Tax due on uncrystallised SIPP after death? Probate?

Where somebody has died and the value of the non accessed / crystallised pension (SIPP) is slightly over the Life Time Earning Allowance (due to growth) then tax will be due on excess above the LTA. All assets (including the SIPP as cash) are passing to spouse (acting as executor) and hence no IHT is due.

Can anybody advise when this pension tax is paid and if it is part of the probate process? IHT form 400 is completed as part of probate process but when would the SIPP pension payment be made? Would this be later as part of the final tax return for the deceased and not as part of probate process?

thanks

Comments

  • jamesd
    jamesd Posts: 26,103 Forumite
    Part of the Furniture 10,000 Posts Name Dropper
    edited 23 January 2015 at 7:36PM
    The pension provider will tell HMRC and the recipients of the money how much is above the lifetime allowance. HMRC will send a tax bill to all recipients telling them how much tax is due. The portion below the lifetime allowance limit is tax free to any recipient, spouse or not, including having no potential future inheritance tax liability.

    The tax is not part of probate because the pension payment is not part of the estate and probate only covers things that are part of the estate. The executor has no direct control of what happens to this money because it is not part of their authority to decide what happens to it, nor does the will govern because it is not part of the estate.

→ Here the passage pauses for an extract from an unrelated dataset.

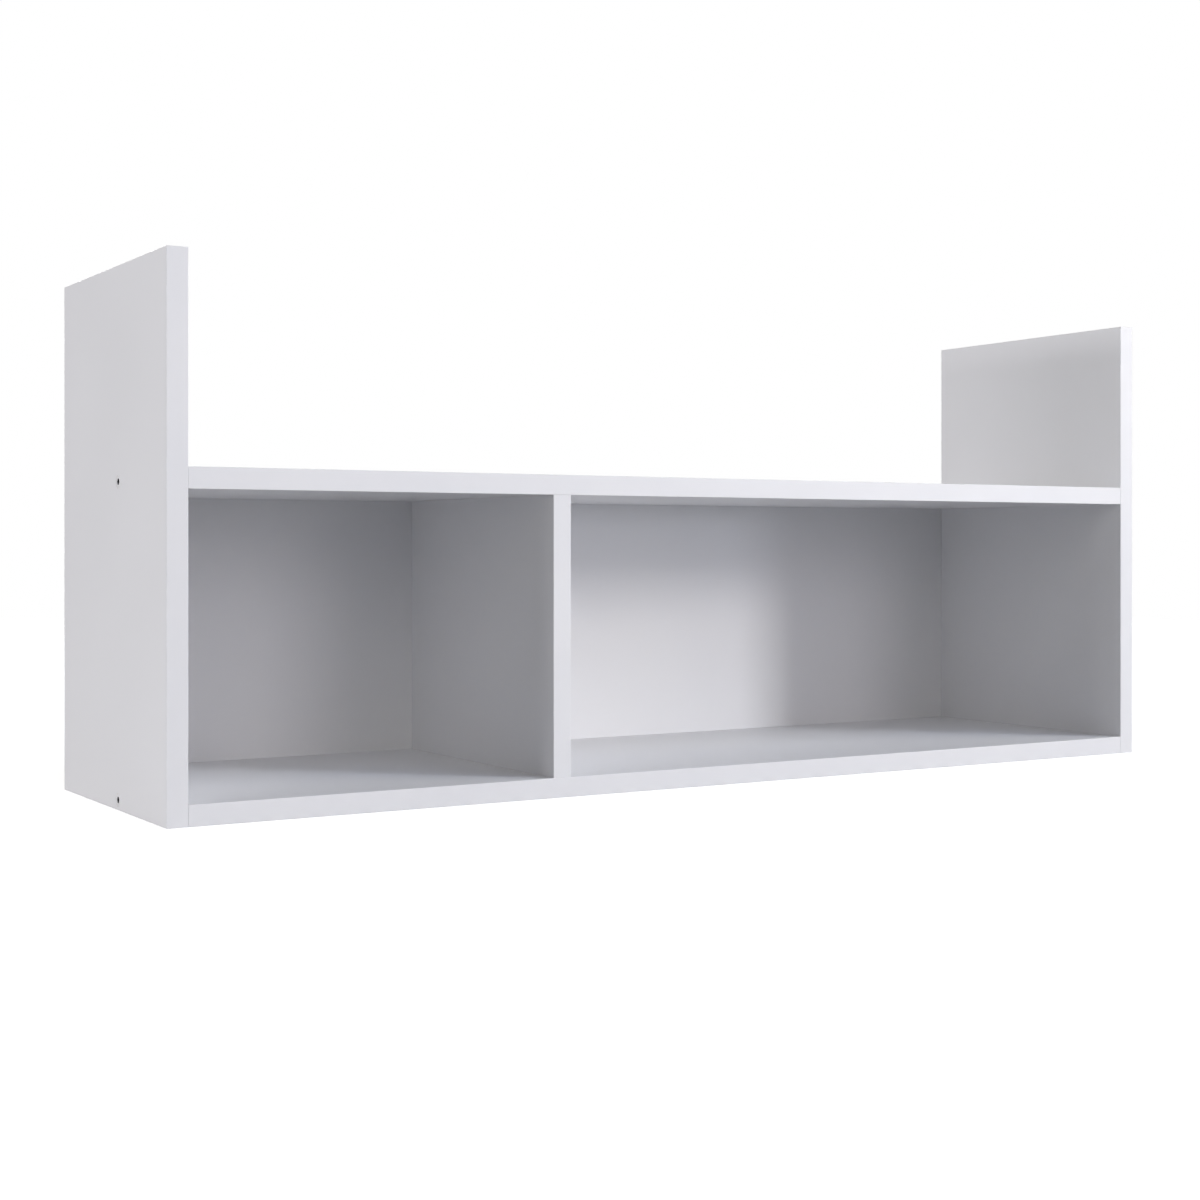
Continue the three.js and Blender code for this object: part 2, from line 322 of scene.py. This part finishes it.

    An expression of wishes form may have been provided to the pension trustees, if so, the trustees will be expected to use that as guidance in making their decision. The pension trustees should be notified of all potentially interested possible recipients so that they can make their decision about who should receive the money and how much. This would normally include all children at a minimum.

    I'm assuming by the mention of the word "executor" that there is a will. If the death was intestate much more may need to be written about what should happen to the estate, notably if there are any children.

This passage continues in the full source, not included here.